Quote only the lines from the top of the listing below down to and including the line with "rod with its".

※ ※ ※

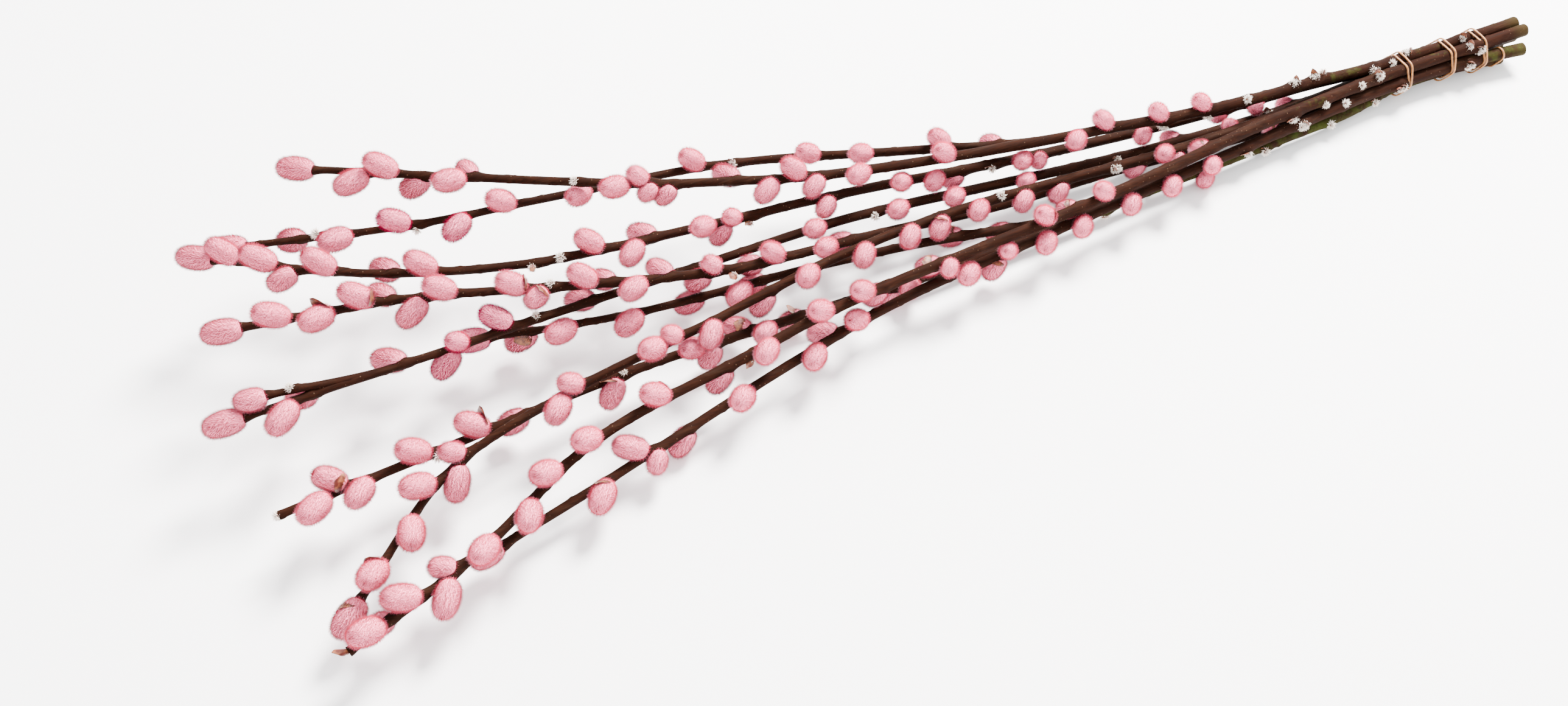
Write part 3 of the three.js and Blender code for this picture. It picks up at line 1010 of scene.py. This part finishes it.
@dataclass
class Rod:
    """One rod with its branches, and all that grows on it."""

    node: str
    stems: list[Stem]
    bark: Bark
    seed: int
    dyes: tuple[tuple[int, float, float], ...] = ()
    bare_tip: bool = False
    sides: int = 22
    bud_swelling: float = 0.85 * MM
    swelling_reach: float = 3.2 * MM
    ridge: float = 0.045
    wart_spacing: float = 5 * MM
    wart_reach: float = 0.9 * MM
    wart_height: float = 0.48 * MM
    kink: float = 0.55 * MM

    def __post_init__(self) -> None:
        """Seed the rod's own random numbers."""
        self.random = np.random.default_rng(self.seed)

    def spindles(self, growth: Growth) -> list[Spindle]:
        """List the rod's catkins or its buds."""
        return [s for stem in self.stems for s in stem.spindles if s.growth is growth]

    def _skin(self, stem: Stem) -> tuple[Array, Array]:
        """Shape the bark of a stem.

        Args:
            stem: The stem.

        Returns:
            The rings of points, and how far along the stem each ring lies.
        """
        along = unit(np.gradient(stem.centres, axis=0))
        top, right = square_to(along)
        turns = 2 * math.pi * np.arange(self.sides) / self.sides
        steps = np.linalg.norm(np.diff(stem.centres, axis=0), axis=1)
        lengths = np.concatenate([[0], np.cumsum(steps)])
        centres = stem.centres.copy()
        for spindle in stem.spindles:
            step, _ = stem.nearest(spindle.base)
            way = spindle.axis - along[step] * (spindle.axis @ along[step])
            away = np.abs(lengths - lengths[step])[:, None]
            centres += self.kink * np.exp(-away / (9 * MM)) * way
        shape = np.ones((len(lengths), self.sides))
        drift = np.cumsum(self.random.normal(0, 0.012, len(lengths)))
        for waves, share in ((2, 0.6), (3, 0.45), (5, 0.35)):
            shift = self.random.uniform(0, 2 * math.pi)
            wave = np.cos(waves * (turns[None] + drift[:, None]) + shift)
            shape += self.ridge * share * wave
        fat = smoothed(self.random.normal(0, 1, (len(lengths), 1)), 5.0)
        shape += 0.05 * fat
        radius = shape * stem.radii[:, None]
        for spindle in stem.spindles:
            step, _ = stem.nearest(spindle.base + 0.1 * spindle.length * spindle.axis)
            away = (lengths - lengths[step])[:, None]
            way = spindle.axis - along[step] * (spindle.axis @ along[step])
            turn = math.atan2(way @ right[step], way @ top[step])
            facing = 0.5 + 0.5 * np.cos(turns[None] - turn)
            size = self.bud_swelling * (1.3 if spindle.growth is Growth.CATKIN else 0.9)
            radius += size * bell(away, self.swelling_reach) * facing ** 2
            radius += 0.35 * size * bell(away, 0.5 * self.swelling_reach)
        radius += self._warts(lengths, turns, stem.radii)
        rings = ring_points(centres, top, right, radius, turns)
        return rings, lengths

    def _warts(self, lengths: Array, turns: Array, radii: Array) -> Array:
        """Raise small warts and old leaf scars all over a stem.

        Args:
            lengths: How far along the stem each ring lies.
            turns: The angle of each point of a ring.
            radii: The radius of each ring.

        Returns:
            How far each point is raised.
        """
        raised = np.zeros((len(lengths), len(turns)))
        for _ in range(int(lengths[-1] / self.wart_spacing)):
            middle = self.random.uniform(0, lengths[-1])
            turn = self.random.uniform(0, 2 * math.pi)
            size = self.random.uniform(0.5, 1.0)
            near = np.abs(lengths - middle) < 5 * self.wart_reach
            across = np.abs((turns - turn + math.pi) % (2 * math.pi) - math.pi)
            spread = bell(across[None] * radii[near][:, None], size * self.wart_reach)
            rise = bell((lengths[near] - middle)[:, None], 1.2 * size * self.wart_reach)
            raised[near] += size * self.wart_height * spread * rise
        return raised

    @staticmethod
    def _cap(patch: Patch, ring: Array, shares: Sequence[float], slots: Sequence[int],
             spot: Array) -> None:
        """Close the end of a stem with rings that shrink to its middle.

        Args:
            patch: What to add to.
            ring: The last ring of the skin.
            shares: The girth of each further ring as a share of the last one.
            slots: The material of the faces up to each ring, and of the middle.
            spot: Where the cap lies on the map.
        """
        middle = ring.mean(axis=0)
        rings = [ring] + [middle + share * (ring - middle) for share in shares]
        size = len(ring)
        turns = 2 * math.pi * np.arange(size + 1) / size
        rim = spot + 0.004 * np.stack([np.cos(turns), np.sin(turns)], axis=1)
        for k, slot in enumerate(slots[:-1]):
            pair = np.concatenate([rings[k], rings[k + 1]])
            quads = grid_faces(2, size, True)
            near, far = ([1.0, *shares][k], shares[k])
            corners = [
                spot + near * (rim[:-1] - spot), spot + near * (rim[1:] - spot),
                spot + far * (rim[1:] - spot), spot + far * (rim[:-1] - spot),
            ]
            patch.add(pair, quads, np.stack(corners, axis=1), slot=slot)
        last = np.concatenate([rings[-1], middle[None]])
        index = np.arange(size)
        fan = np.stack([index, (index + 1) % size, np.full(size, size)], axis=1)
        corners = [
            spot + shares[-1] * (rim[:-1] - spot), spot + shares[-1] * (rim[1:] - spot),
            np.repeat(spot[None], size, axis=0),
        ]
        patch.add(last, fan, np.stack(corners, axis=1), slot=slots[-1])

    def build_bark(self, cut: Sequence[bpy.types.Material]) -> bpy.types.Object:
        """Make the rod's wood.

        Args:
            cut: The materials of the cut face from its rim to its pith.

        Returns:
            The rod's wood as one piece.
        """
        patch = Patch()
        steps = [np.linalg.norm(np.diff(stem.centres, axis=0), axis=1) for stem in self.stems]
        strips = Strips(sum(float(lengths.sum()) for lengths in steps))
        for number, stem in enumerate(self.stems):
            rings, lengths = self._skin(stem)
            corners = strips.corners(lengths, self.sides)
            faces = grid_faces(len(rings), self.sides, True)
            patch.add(rings.reshape(-1, 3), faces, corners)
            start_spot = np.array([0.985, 0.985 - 0.02 * number])
            shares = (0.93, 0.86, 0.3)
            self._cap(patch, rings[0][::-1], shares, (1, 1, 2, 3), start_spot)
            tip_spot = start_spot - [0.015, 0]
            self._cap(patch, rings[-1], (0.8, 0.5), (0, 0, 0), tip_spot)
        return patch.build(f"{self.node}_wood", [self.bark.build(), *cut])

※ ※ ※

**RESULT FOR THIS EXERCISE**.
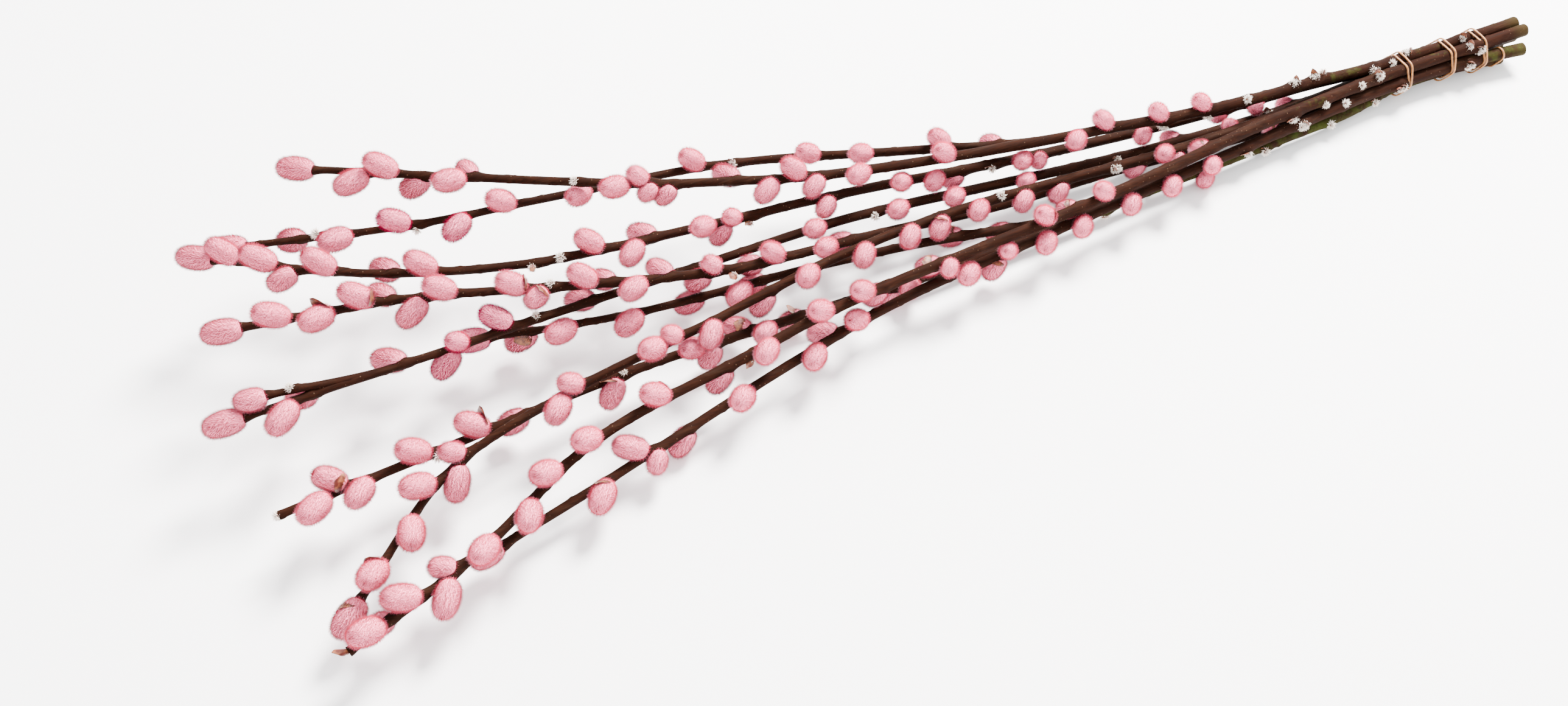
Write part 3 of the three.js and Blender code for this picture. It picks up at line 1010 of scene.py. This part finishes it.
@dataclass
class Rod:
    """One rod with its branches, and all that grows on it."""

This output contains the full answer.